Using the records that appear below, write out exactly the lines from the one with "Recreate this object" through the one with "bottom_drop = 661; // [658:1:670]", keeping both end lines.
-=-=-
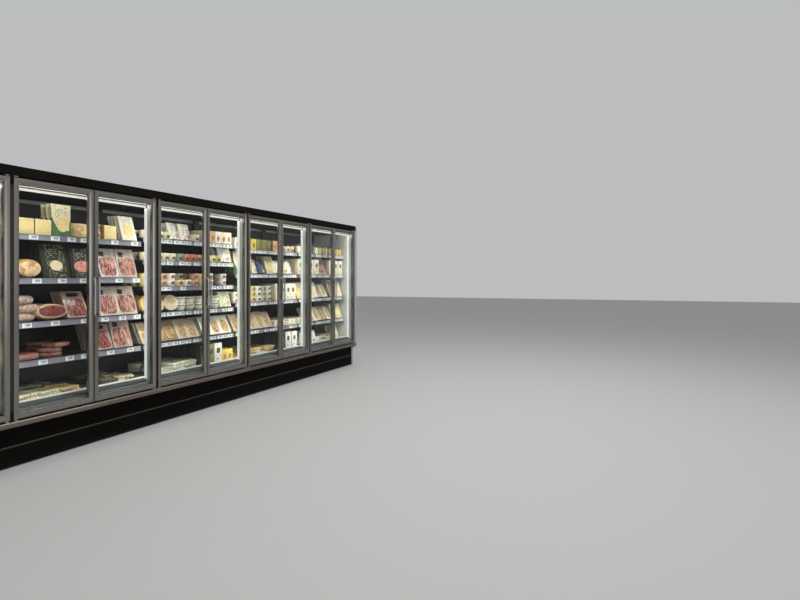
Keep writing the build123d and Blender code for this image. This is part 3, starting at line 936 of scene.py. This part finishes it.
def keep_model(kind, piece, finish, facing, step, lean=0.0, tiers=1, rows=3, lying=False, turn=4.0):
    """File a finished model with how it is set out on a shelf.

    facing is the width it takes and step the depth, lean how far it leans back and turn how
    far it may be turned, in degrees. tiers and rows are the most that stand on and behind it.
    """
    smooth_below = math.radians(40)
    map_front(piece)
    if lying:
        piece.data.transform(Matrix.Rotation(math.radians(-90), 4, "X"))
        settle(piece)
    piece.data.materials.append(finish)
    bpy.ops.object.select_all(action="DESELECT")
    piece.select_set(True)
    bpy.context.view_layer.objects.active = piece
    bpy.ops.object.shade_smooth_by_angle(angle=smooth_below)
    corners = [vertex.co for vertex in piece.data.vertices]
    models[kind] = {
        "piece": piece, "facing": facing, "step": step, "lean": math.radians(lean), "tiers": tiers,
        "rows": rows, "turn": turn,
        "grounds": len(finish.node_tree.nodes["Color Ramp"].color_ramp.elements),
        "height": max(corner.z for corner in corners),
        "depth": max(corner.y for corner in corners),
        "half_width": max(abs(corner.x) for corner in corners),
    }


def upright_box(name, width, depth, height, edge, segments=2):
    """A box that stands on the shelf with its front at depth 0."""
    piece = new_slab(name, (-width / 2, 0, 0), (width / 2, depth, height))
    apply_bevel(piece, edge, segments)
    return piece


def upright_drum(name, radius, height, edge, sides=24, top_radius=None):
    """A drum or a tub that stands on the shelf with its front at depth 0."""
    bpy.ops.object.select_all(action="DESELECT")
    top_radius = top_radius or radius
    bpy.ops.mesh.primitive_cone_add(
        vertices=sides, radius1=radius, radius2=top_radius, depth=height,
        location=(0, max(radius, top_radius), height / 2),
    )
    piece = bpy.context.object
    piece.name = name
    bpy.ops.object.transform_apply(location=True, rotation=True, scale=True)
    apply_bevel(piece, edge)
    return piece


def lying_drum(name, radius, height, edge, sides, stretch=(1.0, 1.0, 1.0)):
    """A drum that stands on its rim with its flat end to the front, stretched in X, Y and Z."""
    piece = upright_drum(name, radius, height, edge, sides)
    piece.data.transform(Matrix.Rotation(math.radians(90), 4, "X"))
    settle(piece)
    piece.data.transform(Matrix.Diagonal((*stretch, 1.0)))
    return piece


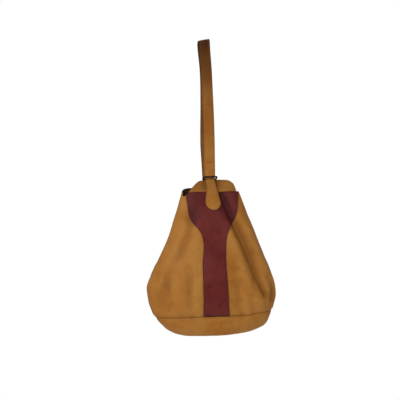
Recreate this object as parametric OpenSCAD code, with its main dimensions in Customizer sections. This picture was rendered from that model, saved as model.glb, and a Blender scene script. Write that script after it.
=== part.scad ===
// Bucket bag of soft leather that hangs by one long strap.
// The origin is the axis of the peg that the strap hangs on. X is across the bag, Z is up and
// the front of the bag faces -Y.

/* [Hanging] */
// Radius of the peg that the strap folds over
peg_r = 8; // [5:0.5:12]
// Height of the mouth's front edge, below the peg axis
mouth_drop = 340; // [330:1:350]
// Height of the seam between wall and base, below the peg axis
base_seam_drop = 622; // [616:1:630]
// Height of the underside, below the peg axis
bottom_drop = 661; // [658:1:670]

/* [Body] */
// Half width of the mouth
mouth_half_w = 67; // [62:1:70]
// Half width of the hips, where the bag is widest
hip_half_w = 148; // [140:1:152]
// Half width at the base seam
base_half_w = 133; // [126:1:137]
// Half depth of the mouth
mouth_half_d = 20; // [18:1:24]
// Half depth of the hips
hip_half_d = 60; // [50:1:70]
// Half depth at the base seam
base_half_d = 53; // [44:1:56]
// How much higher the back edge of the mouth is than the front edge
back_rise = 9; // [4:1:12]
// Half width of the flat bottom panel
bottom_half_w = 72; // [60:1:80]
// Half depth of the flat bottom panel
bottom_half_d = 27; // [20:1:32]

/* [Leather] */
// Thickness of the outer leather
hide = 1.4; // [1.2:0.1:1.5]
// Thickness of facings and reinforcements
thin_hide = 1.0; // [0.8:0.1:1.1]
// Thickness of the lining
lining_t = 0.8; // [0.6:0.1:1]
// Thickness of the base board
board_t = 2; // [1.5:0.1:2.2]
// Glue line between two layers
glue = 0.35; // [0.3:0.05:0.4]
// Gap under the centre panel where it laps over the side panels
lap_gap = 0.7; // [0.6:0.1:0.9]

/* [Centre panel] */
// Half width of the centre panel's head at the mouth
head_half_w = 61; // [56:1:61]
// Half width of the centre panel's strip
strip_half_w = 27; // [24:1:30]
// How far the centre panel laps over the side panels
lap = 8; // [5:1:10]

/* [Strap] */
// Width of the strap
strap_w = 25.8; // [22:0.2:26]
// Half width of the paddle at the strap's end
paddle_half_w = 18; // [16:1:20]
// Height of the strap's upper cross seams, below the peg axis
upper_seam_drop = 139; // [120:1:160]
// Height of the strap's lower cross seams, below the peg axis
lower_seam_drop = 273; // [260:1:280]
// Height of the paddle's tip, below the peg axis
tip_drop = 382; // [376:1:388]

/* [Flap and ring] */
// Height of the flap's top edge, below the peg axis
flap_top_drop = 315; // [313:1:317]
// Half width of the flap's top edge
flap_top_half_w = 32; // [28:1:34]
// Half width of the flap where it crosses the mouth
flap_half_w = 50; // [46:1:51]
// Diameter of the ring's wire
wire_d = 3; // [2.5:0.1:3.2]
// Clear width inside the ring
ring_inner_w = 28; // [27.5:0.5:30]
// Distance between the axes of the ring's front and rear bars
ring_depth = 15; // [14:0.5:16]
// Angle of the ring's front bar above the rear bar
ring_tilt = 22; // [18:1:30]
// Width of the leather loop that holds the ring
chape_w = 20; // [14:1:22]

/* [Hidden] */

tan = "#b0763a";
burgundy = "#5e2a28";
dark_brown = "#3a2417";
board_grey = "#8a8172";
dark_metal = "#2b2226";

squareness = 2.3;      // exponent of the body's oval outline
facing_h = 22;         // height of the facings inside the mouth
lining_in = 2.9;       // depth of the lining's outer face below the outer face of the wall
patch_drop = 350;      // middle of the two reinforcements, below the peg axis

// Outline of the wall: drop below the peg axis, half width, half depth
mid_d = mouth_half_d + 0.7 * (hip_half_d - mouth_half_d);
wall_rows = [
    [mouth_drop - back_rise, mouth_half_w - 2.5, mouth_half_d - 1],
    [mouth_drop, mouth_half_w, mouth_half_d],
    [450, mouth_half_w + 39.5, mid_d],
    [540, hip_half_w - 5, hip_half_d - 1],
    [557, hip_half_w, hip_half_d],
    [582, hip_half_w - 1, hip_half_d],
    [base_seam_drop, base_half_w, base_half_d],
];
// Outline of the centre panel: drop below the peg axis, half width
centre_rows = [
    [mouth_drop, head_half_w],
    [369, head_half_w - 3],
    [395, head_half_w - 7.5],
    [411, 45],
    [425, 35],
    [439, 28.5],
    [462, strip_half_w - 1.5],
    [505, strip_half_w],
    [base_seam_drop, strip_half_w + 2.5],
];
// Path of the strap's inner face in front: distance from the middle plane, drop
strap_rows = [[0, peg_r], [150, peg_r + 1], [290, 10.8], [306, 11.6], [318, 14.2],
              [332, 19.4], [mouth_drop, 22.2], [mouth_drop + 12, 25.5]];
// Outline of the paddle: drop, half width; the round tip follows below
paddle_rows = [[lower_seam_drop, strap_w / 2], [300, strap_w / 2 - 0.4], [313, 11.5], [335, 12.6],
               [349, 15.7], [tip_drop - paddle_half_w, paddle_half_w]];
// Path of the flap's middle from its root to its top edge: y, drop
flap_path = [[18.3, 329.2], [14, 328], [7, 330.5], [0, 336], [-6, 342], [-10, 343.5],
             [-12, 340], [-11.4, 333], [-8.9, 325.5], [-8, 319.5], [-8, flap_top_drop]];

// ---- shared shapes ----

function smooth(t) = t * t * (3 - 2 * t);
function clamp01(t) = min(1, max(0, t));
function mix(a, b, t) = a + (b - a) * t;

// Value of column c at position x in a table of rows, as a smooth curve through its rows
function slope(rows, i, c) =
    let (lo = max(i - 1, 0), hi = min(i + 1, len(rows) - 1))
    (rows[hi][c] - rows[lo][c]) / (rows[hi][0] - rows[lo][0]);
function span_at(rows, x, i = 0) =
    i >= len(rows) - 2 || x <= rows[i + 1][0] ? i : span_at(rows, x, i + 1);
function curve(rows, x, c = 1) =
    let (i = span_at(rows, x), h = rows[i + 1][0] - rows[i][0], t = clamp01((x - rows[i][0]) / h))
    mix(rows[i][c], rows[i + 1][c], smooth(t))
    + h * (slope(rows, i, c) * t * (1 - t) * (1 - t) - slope(rows, i + 1, c) * t * t * (1 - t));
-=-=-
◆ **Result of the exercise**
Recreate this object as parametric OpenSCAD code, with its main dimensions in Customizer sections. This picture was rendered from that model, saved as model.glb, and a Blender scene script. Write that script after it.
=== part.scad ===
// Bucket bag of soft leather that hangs by one long strap.
// The origin is the axis of the peg that the strap hangs on. X is across the bag, Z is up and
// the front of the bag faces -Y.

/* [Hanging] */
// Radius of the peg that the strap folds over
peg_r = 8; // [5:0.5:12]
// Height of the mouth's front edge, below the peg axis
mouth_drop = 340; // [330:1:350]
// Height of the seam between wall and base, below the peg axis
base_seam_drop = 622; // [616:1:630]
// Height of the underside, below the peg axis
bottom_drop = 661; // [658:1:670]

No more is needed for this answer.